Na minha infância e adolescência, a gente costumava brincar de mês. Tudo começava com uma dupla de pessoas indo até um canto e escolhendo um mês do ano. Depois, a dupla voltava e perguntava para os outros participantes, um por um, qual mês achavam que a dupla tinha escolhido. Quando alguém acertava, recebia a fatídica pergunta: O que você quer da vida? Nesse momento, a pessoa deveria dizer coisas como uma casa, um carro, uma cor, um amor, um animal, uma sobremesa ou o que mais ela quisesse da vida. A dupla se reunia novamente e voltava com duas opções para a pessoa que acertou o mês. Você prefere a casa da Xuxa ou casa da Angélica? O carro do Faustão ou do Luciano Huck? Maçã ou goiaba? Laranja ou azul? Cachorro ou gato? A pessoa escolhia e, então, a nova dupla a decidir o próximo mês era formada por ela e por quem deu a sugestão que ela escolheu.
A simples pergunta que a gente tinha que responder ao brincar de mês me atormenta até hoje. O que você quer da vida? Uma pipoca. Uma taça de vinho. Uma massagem nas costas. Um dia de folga. Trocar de emprego. Ganhar na loteria. Viajar o mundo.
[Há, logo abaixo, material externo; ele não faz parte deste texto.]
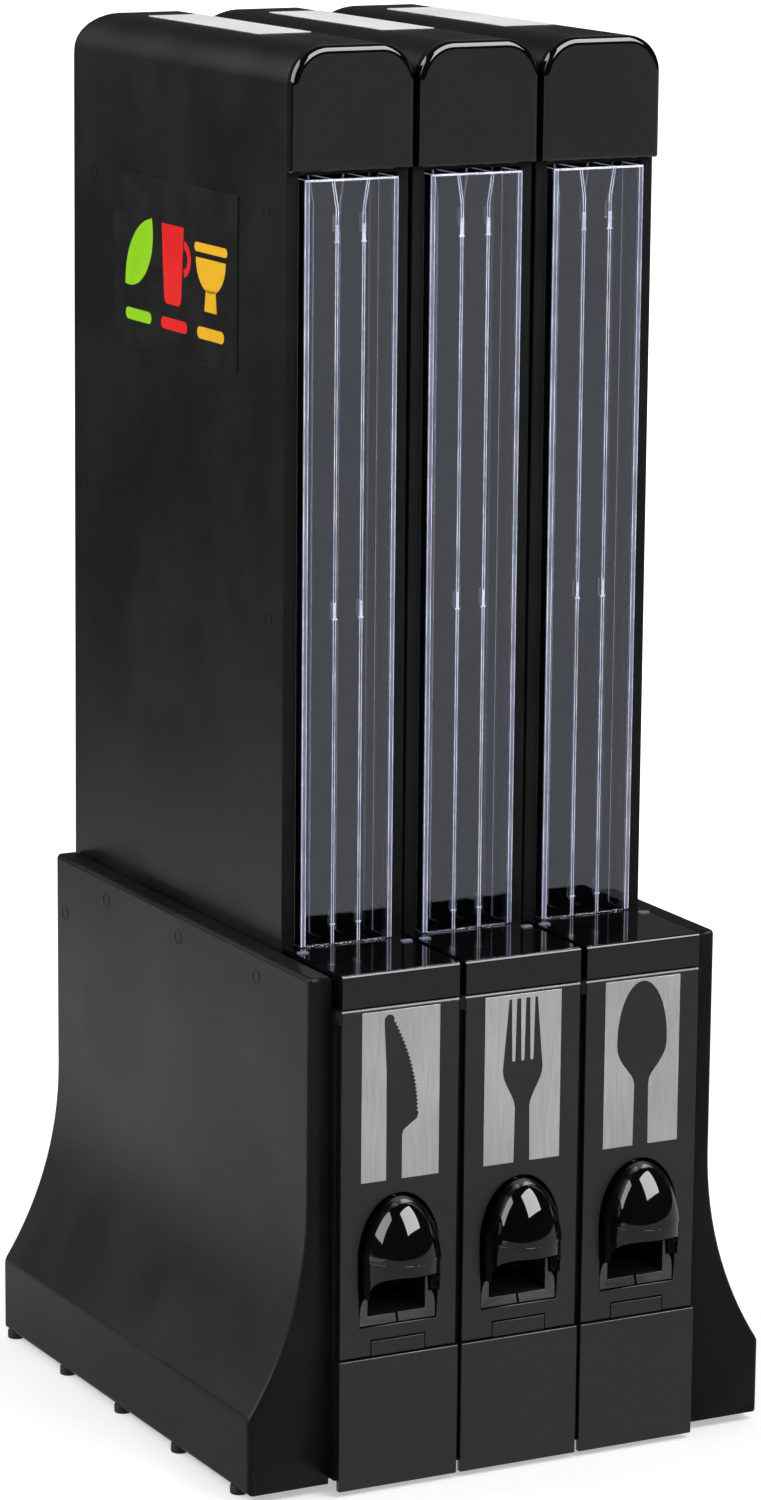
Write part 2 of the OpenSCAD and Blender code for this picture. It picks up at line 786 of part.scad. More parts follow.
module module_bolts() {
    grip = half - side_in;
    color(STEEL) for (s = [-1, 1]) translate([s * half, 0, 0]) for (p = screw_yz) {
        bar_x(-grip - 2, -grip, p[0], p[1], 3.4);
        bar_x(-grip - 1, grip + 1, p[0], p[1], bolt_r);
        bar_x(grip, grip + 2.4, p[0], p[1], 3.4);
    }
}

module base_screws() {
    color(STEEL) for (kind = KINDS) at(kind) for (y = base_screw_y) {
        translate([0, y, floor_z - plate_t - 1.6]) cylinder(h = 1.6, r = 3.4);
        translate([0, y, floor_z - plate_t - 1]) cylinder(h = base_screw_l, r = screw_r - 0.05);
    }
}

for (kind = KINDS) at(kind) {
    tower_shell(-1);
    tower_shell(1);
    refill_cap();
    sight_window();
    module_housing();
    top_cover();
    front_door();
    door_label(kind);
    push_lever();
    ejector_slide();
    return_spring();
    outlet_chute();
    door_latch();
    lower_skirt();
    top_strip();
}
mirror([1, 0, 0]) cheek();  // left_cheek
cheek();  // right_cheek
base_plate();
rubber_feet();
door_pins();
lever_pins();
cheek_screws();
module_bolts();
base_screws();
at("knife") side_patch();
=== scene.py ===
"""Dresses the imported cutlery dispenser.

Every node gets its finish, detailed pieces go over the plain solids, and a studio and a camera stand
round them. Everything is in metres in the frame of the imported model: X to the right, Y to the back,
Z up, floor at 0.
"""

import logging
import math
from dataclasses import dataclass, field
from enum import Enum
from typing import Callable, Iterable, Sequence

import bmesh
import bpy
from mathutils import Matrix, Vector


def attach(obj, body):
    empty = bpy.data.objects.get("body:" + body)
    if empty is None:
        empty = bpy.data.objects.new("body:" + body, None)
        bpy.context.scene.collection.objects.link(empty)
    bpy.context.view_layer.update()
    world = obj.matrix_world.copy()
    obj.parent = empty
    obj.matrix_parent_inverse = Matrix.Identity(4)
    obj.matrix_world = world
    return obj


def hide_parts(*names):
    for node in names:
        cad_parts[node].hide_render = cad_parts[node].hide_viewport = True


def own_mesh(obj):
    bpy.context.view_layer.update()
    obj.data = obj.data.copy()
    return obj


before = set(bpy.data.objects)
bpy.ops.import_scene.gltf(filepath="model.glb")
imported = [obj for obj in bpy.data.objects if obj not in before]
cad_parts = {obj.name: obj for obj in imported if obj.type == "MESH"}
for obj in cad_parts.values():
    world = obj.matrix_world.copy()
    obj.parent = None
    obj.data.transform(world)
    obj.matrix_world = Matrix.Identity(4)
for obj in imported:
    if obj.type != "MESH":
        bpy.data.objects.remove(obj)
LOG = logging.getLogger("dispenser")
MM = 0.001
LINE_SHARE, CLOUD_SHARE = 0.45, 0.55
Point = tuple[float, float, float]
Flat = tuple[float, float]
Color = tuple[float, float, float, float]
Bar = tuple[Point, Point, float, float]
Socket = bpy.types.NodeSocket
Node = bpy.types.Node
Piece = bpy.types.Object
Material = bpy.types.Material


class Kind(Enum):
    """The three dispensers, with the place of each along X in millimetres."""

    KNIFE = ("knife", -59.0)
    FORK = ("fork", 0.0)
    SPOON = ("spoon", 59.0)

    @property
    def word(self) -> str:
        """Ending of this dispenser's node names."""
        return self.value[0]

    @property
    def x(self) -> float:
        """Middle of this dispenser along X, in millimetres."""
        return self.value[1]


# ---------------- shader helpers


class Sheet:
    """A node tree that is filled from left to right."""

    def __init__(self, tree: bpy.types.NodeTree) -> None:
        """Starts on an empty tree.

        Args:
            tree: the tree to fill.
        """
        self.tree = tree
        tree.nodes.clear()
        self.column = 0

    def add(self, kind: str, values: dict[str, object] | None = None, **settings: object) -> Node:
        """Adds one node.

        Args:
            kind: Blender's type name of the node.
            values: input values or output sockets by input name or index.
            settings: attributes of the node.

        Returns:
            The new node.
        """
        node = self.tree.nodes.new(kind)
        node.location = (self.column * 190, 0)
        self.column += 1
        for name, value in settings.items():
            setattr(node, name, value)
        for name, value in (values or {}).items():
            if isinstance(value, Socket):
                self.tree.links.new(value, node.inputs[name])
            else:
                node.inputs[name].default_value = value
        return node

    def math(self, operation: str, first: object, second: object = 0.0, clamp: bool = False) -> Socket:
        """Adds a Math node on two values or sockets and returns its result."""
        return self.add("ShaderNodeMath", {0: first, 1: second}, operation=operation,
                        use_clamp=clamp).outputs[0]

    def ramp(self, value: object, low: float, high: float, start: object = 0.0, end: object = 1.0,
             smooth: bool = False) -> Socket:
        """Maps low..high to start..end, eased where smooth is set, and returns the result."""
        return self.add("ShaderNodeMapRange", {0: value, 1: low, 2: high, 3: start, 4: end},
                        interpolation_type="SMOOTHSTEP" if smooth else "LINEAR").outputs[0]

    def mix(self, share: object, first: object, second: object) -> Socket:
        """Mixes two colours by the share of the second and returns the result."""
        return self.add("ShaderNodeMix", {0: share, 6: first, 7: second}, data_type="RGBA").outputs[2]

    def place(self) -> Socket:
        """The place on the piece, in its own coordinates."""
        return self.add("ShaderNodeTexCoord").outputs["Object"]

    def noise(self, place: object, scale: object, detail: float, roughness: float = 0.5) -> Socket:
        """Adds a noise texture with detail as its octaves and returns its value."""
        return self.add("ShaderNodeTexNoise", {"Vector": place, "Scale": scale, "Detail": detail,
                                               "Roughness": roughness}).outputs[0]


def open_material(name: str) -> tuple[Material, Sheet]:
    """Makes a material with an empty node tree.

    Args:
        name: name of the material.

    Returns:
        The material and its sheet.
    """
    material = bpy.data.materials.new(name)
    material.use_nodes = True
    return material, Sheet(material.node_tree)


FLOAT, COLOR, VECTOR = "NodeSocketFloat", "NodeSocketColor", "NodeSocketVector"


def shader_group(name: str, inputs: Sequence[tuple[str, str, object]],
                 fill: Callable[[Sheet, dict], dict[str, Socket]]) -> bpy.types.ShaderNodeTree:
    """Builds a shader node group.

    Args:
        name: name of the group.
        inputs: (name, socket type, default) of each input.
        fill: draws the inside from the sheet and the input sockets by name, and returns the outputs by name.

    Returns:
        The group.
    """
    tree = bpy.data.node_groups.new(name, "ShaderNodeTree")
    for label, kind, default in inputs:
        tree.interface.new_socket(label, in_out="INPUT", socket_type=kind).default_value = default
    sheet = Sheet(tree)
    source = sheet.add("NodeGroupInput")
    made = fill(sheet, {s.name: s for s in source.outputs})
    for label in made:
        tree.interface.new_socket(label, in_out="OUTPUT", socket_type=COLOR if label == "Color" else FLOAT)
    sheet.add("NodeGroupOutput", made)
    return tree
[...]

Dá pra querer tanta coisa e mesmo assim ficar em dúvida do que a gente quer.
É como quando a gente assiste aqueles seriados em que nada acontece em uma cidadezinha do interior e quer mudar imediatamente achando que vai encontrar um grande amor machucado pelo passado mas prestes a se recuperar, assim como o emprego dos seus sonhos e toda uma comunidade fofoqueira porém unida, que te ajuda a reformar sua casa que está aos pedaços e transforma-la em uma mansão. Por um momento, parece um bom plano.
Eu conheço quem tenha algumas certezas, desejos consolidados sobre pra onde ir no futuro. Mas posso garantir que conheço muito mais gente confusa. Algumas insatisfeitas, outras felizes. A maioria às vezes insatisfeita, às vezes feliz. Querer algo da vida parece nos dizer que uma vez que a gente resolva o que quer, trave um plano, é só seguir em frente. Desconsiderando as muitas mudanças no caminho que podem nos fazer querer mudar de rota. Mas mudar de rota parece admitir o fracasso. O bom mesmo é continuar insistindo naquilo você já tem certeza que não quer para não encarar o julgamento e a pressão da sociedade. Mas a verdade é que a maioria das pessoas está tão envolvida na sua própria expectativa de fracasso que nem vai reparar muito na sua. Mas essa constatação não ajuda muito, já que ninguém pressiona melhor a gente mesmo do que a gente mesmo. Mas acho que vale tentar fazer a pressão na direção contrária. Para outro lado. Do avesso. Não sempre a mesma pressão de sempre, para realizar aqueles mesmos sonhos antigos e sem sentido. Que na próxima vez que perguntarem o que queremos da vida, a resposta seja o que a gente quiser.